Kadın Cinayetlerini Önleyeceğiz Platformu verilerine göre 2024, kadın cinayetlerinin görüldüğü en yüksek yıl olmuş. 394 kadın cinayeti ve 259 şüpheli ölüm gerçekleşmiş. Koca ya da eski kocanın öncelikli fail olduğu listeye sırasıyla sevgili, baba, oğul, kardeş girmiş.
2021’de keyfi olarak önce İstanbul Sözleşmesi’nden çıkıldı. Sonra kadını betona gömen, bavula koyan, kafasını kesip atan canilere sözde cezalar verilmeye başlandı. Genellikle kadını suçlayıcı bakış açısına sahip olanlar tarafından, bu canilere takım elbise giydikleri, pişman oldukları ya da tahrik edildikleri gerekçesiyle iyi hal indirimi uygulandı. Cezalar ödül gibi olunca kadınlar tamamen korumasız kaldı. O günden bugüne ölen kadın sayısı arttıkça arttı. Böylece 2024’te zirve yaptı.
2025’in ilk altı ayında öldürülen kadın sayısı 136, şüpheli kadın ölümü sayısı 145.

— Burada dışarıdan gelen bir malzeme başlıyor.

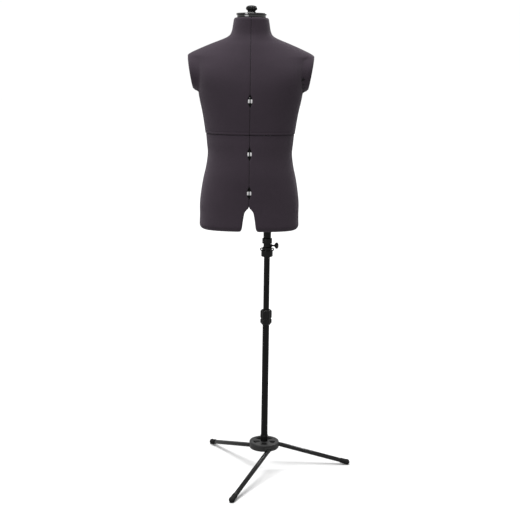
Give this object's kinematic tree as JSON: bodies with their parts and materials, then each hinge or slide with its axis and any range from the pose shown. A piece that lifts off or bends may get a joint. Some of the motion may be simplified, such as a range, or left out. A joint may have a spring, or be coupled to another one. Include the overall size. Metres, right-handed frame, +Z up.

Cellatlar yine gaddar, yine hunhar.
Kadınlar, öldürülürken genellikle yalnız değiller. Anneleri, çocukları, kardeşleri ya da arkadaşlarının gözü önünde katlediliyorlar. 2025’te bu katlediliş sırasında 35 kişi de yine fail tarafından ya öldürülmüş ya da yaralanmış.

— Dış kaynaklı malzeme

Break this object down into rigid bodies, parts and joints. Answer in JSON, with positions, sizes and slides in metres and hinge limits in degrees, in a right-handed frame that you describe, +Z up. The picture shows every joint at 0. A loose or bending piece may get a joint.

Kadını korumayan iktidardan, tamamen güçsüz ve savunmasız olan çocuğu koruması tabii ki beklenmez. Zaten korumuyor da. 2013’ten 2023’e gelene kadar istismara uğrayan çocuk sayısı iki katına çıkıyor. Buna karşılık ceza alan sanık sayısı 14 binden 7 binlere düşüyor. Kovuşturmaya gerek olmadığı gerekçesiyle görmezden gelinenlerle aile içinde saklı tutulan istismarlarsa buz dağının altı.
Bu çocukların hayatı kayıyor ama kayan hayatlar yargı tarafından umursanmıyor. Çocuklar da kadınlar gibi suçlanıyor, haksız çıkarılıyor; suçlular salıveriliyor.
Kadını ve çocuğu korumayan iktidar kalkıp 2025 yılını “Aile Yılı” ilan ediyor. Üçer beşer çocuk yapın, diyor.
Diyor ama ekonomiyi dibe vurduruyor. Bu ekonomide çocuk nasıl yetiştirilir düşünmüyor.
Eğitimi bitiriyor. Ancak kendi dindar ve kindar nesline yatırım yapmaya devam ediyor. Yatırım yaptıkları, sokaklarda durduk yere pırıl pırıl çocukları zorbalıyor; öldürüyor.
Hukukun üstünlüğünü tanımıyor. Hak arayanı, ses çıkaranı, tehdit oluşturanı içeri tıkıyor. Bu ülkede nasıl yaşayacağını kara kara düşünen gençlere kapıyı gösteriyor.
Kadınları namus gerekçesiyle öldüren namussuzların, ahlak çığırtkanlığı yapan çocuk istismarcılarının, dindarlık taslayıp çocuk gelinleri koynuna alanların, bunlar haber yapılmasın diye basın yasağı getirenlerin, bi’ kereden bir şey olmaz diyenlerin, küçüğün rızası olduğuna hükmedenlerin, tecavüze yarım kaldı indirimi verenlerin… yok ettiği hayatları kimse geri getiremeyecektir ama yapılan bu zulmün eninde sonunda ödetilecek bir faturası olacaktır.